How to find a needle in a haystack?
aragonx at dcsnow.com
aragonx at dcsnow.com
Wed May 19 18:28:46 UTC 2010
>> I have a backup server that contains 10 ext3 file systems each with 12
>> million files scattered randomly over 4000 directories. The files
>> average
>
> OK 4000 directories for 12million files means you've got 3000 files per
> directory. If you are doing that make sure your fs has htree enabled. The
> initial find is still going to suck especially if on spinning media and
> doubly (actually far more than doubly) if the disk is also busy trying to
> do other work.
dir_index is enabled as is noatime. I'm not sure but I believe the
noatime was supposed to speed things up a little also.

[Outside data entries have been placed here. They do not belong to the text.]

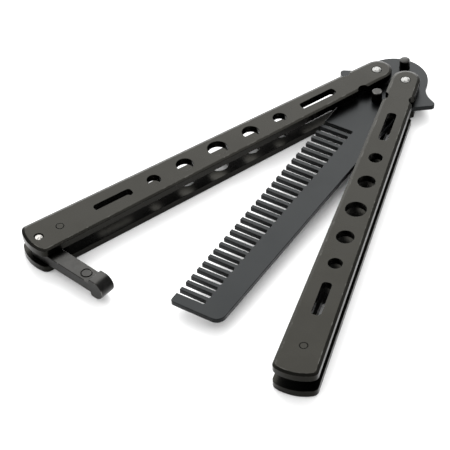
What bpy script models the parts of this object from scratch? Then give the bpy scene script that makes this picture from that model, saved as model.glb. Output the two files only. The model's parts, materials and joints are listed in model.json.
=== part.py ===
"""A folding comb with a butterfly handle.

A flat steel comb plate ends in a round tang with two finger guards. Two handles, each made of an upper
and a lower plate, turn on pivot pins through the tang, and the comb folds away between the plates. Two
pins through the tang stop the handles, and a latch on the end of the left handle hooks over the end of
the right one. The comb lies half open, with the undersides of the lower plates on the ground.

In the comb's own frame its mid-line runs along Y with its end towards -Y, and the pivots stand side by
side along X. The whole comb is then moved so that the middle of its footprint is at the origin.
"""
import math

import bmesh
import bpy
from mathutils import Vector

MM = 0.001

# Heights, from the ground up
TOTAL_HEIGHT = 8.5 * MM
PLATE_THICKNESS = 2.3 * MM
COMB_THICKNESS = 1.5 * MM
CLEARANCE = 0.3 * MM
MID_HEIGHT = TOTAL_HEIGHT / 2
TANG_TO_PLATE = MID_HEIGHT - COMB_THICKNESS / 2 - PLATE_THICKNESS

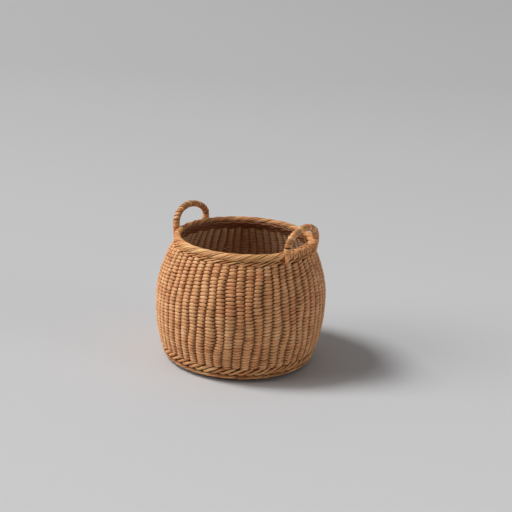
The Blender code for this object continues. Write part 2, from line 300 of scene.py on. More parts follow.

>> size is 1MB. Every day I expect to get 20 or so requests for files from
>> this archive. The files were not stored in any logical structure that I
>> can use to narrow down the search. This will be different moving
>> forward
>> but it does not help me for the old data. Additionally, every day data
>> is
>> added and old data is removed to make space.
>
> What are you searching by - name or content ?
>
> If you are searching by content then you really want to stuff the lot
> into a freetext engine like Omega. If you are searching by file name I'd
> take the time to turn the archive upside down and archive that way up
> assuming your tools can do it.
>
> That is turn all the files backwards so
>
> foo/bar/hello.c
>
> becomes
>
> hello.c/bar/foo
>
> or build a symlink farm of them that way up (so hello.c/bar/foo is a
> symlink to foo/bar/hello.c)
>
> Its then suddenely a lot lot less painful to find things ! A database
> would also no doubt do the job
I am searching by name only. I am a little unclear about this. The idea
here is to create a symlink for each file in the root of the filesystem?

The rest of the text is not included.